L’Homme est capable de lancer des ouvrages extraordinaires dans l’espoir de parfaire sa connaissance du monde qui l’entoure. Dans cette quête, sur une péninsule isolée du nord-ouest de la Russie, des scientifiques ont passé des décennies à explorer les profondeurs de la terre.
Contrairement aux forages traditionnels destinés à l'exploitation des ressources naturelles telles que le pétrole et le gaz, le projet de forage de Kola avait une visée purement scientifique. Son objectif était d'étudier la composition interne de la croûte terrestre, une entreprise d'une envergure exceptionnelle.
Forage : quezaco ?? … Généralités
On appelle forage l'ensemble des opérations permettant la réalisation trous dans la croute terrestre. Ces perforations peuvent être verticales ou horizontales.
Le but principal des forages consiste à localiser, reconnaitre, et exploiter des gisements de pétrole ou de gaz naturel.

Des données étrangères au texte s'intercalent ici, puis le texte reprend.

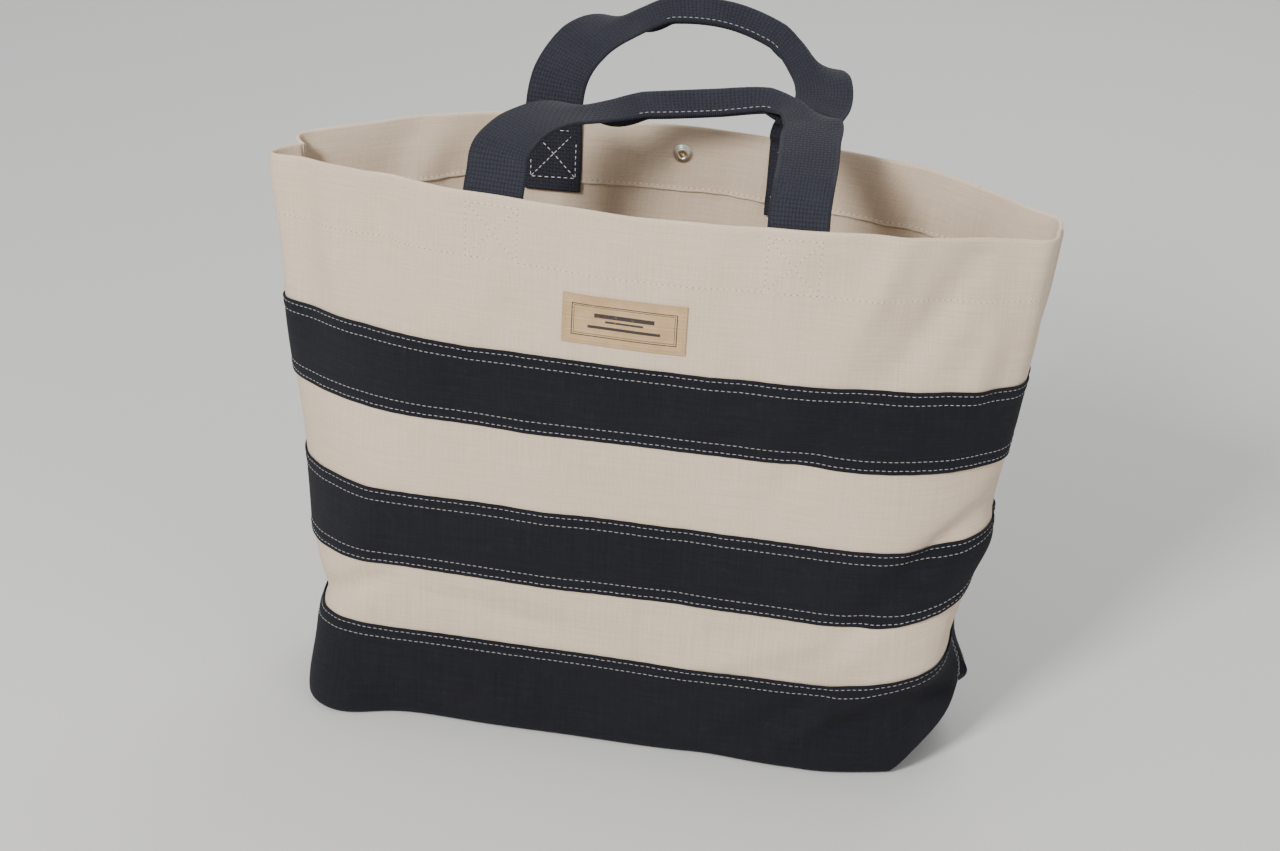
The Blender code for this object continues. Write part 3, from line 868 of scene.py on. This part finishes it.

Forage moderne en opération dans la Toundra
Les autres utilisations, nombreuses, comprennent notamment :
les forages géologiques ou géophysiques pour la détection de gisements de minerais,
les forages destinés à la recherche de nappes d'eau profondes,
les études liées à la géothermie,
les forages permettant l'injection de gaz dans des formations poreuses et perméables,
la réalisation de stockages souterrains, et
l’utilisation de dômes de sel, pour le stockage de gaz liquéfiés comme le propane ou méthane, par dilution des sels en injectant de l'eau douce.
l'injection de mortier de ciment, dans le domaine du bâtiment et des travaux publics, en vue de la consolidation de piles, d’appuis de ponts, de digues.
Le sondage du sous-sol par prélèvement d'échantillons (carottage) afin de déterminer les propriétés des différentes couches de terrain et donc le type et profondeur des fondations à adopter pour la construction d’édifices.
Installation de Forage pétrolier typique
Larousse Media
Trépan a Molettes
Encyclopaedia Universalis France
Nota 1 : chers lecteurs, si vous êtes intéressés par de plus amples informations sur la technique du forage, faites le moi savoir dans les Commentaires ou sur ma boite Mail.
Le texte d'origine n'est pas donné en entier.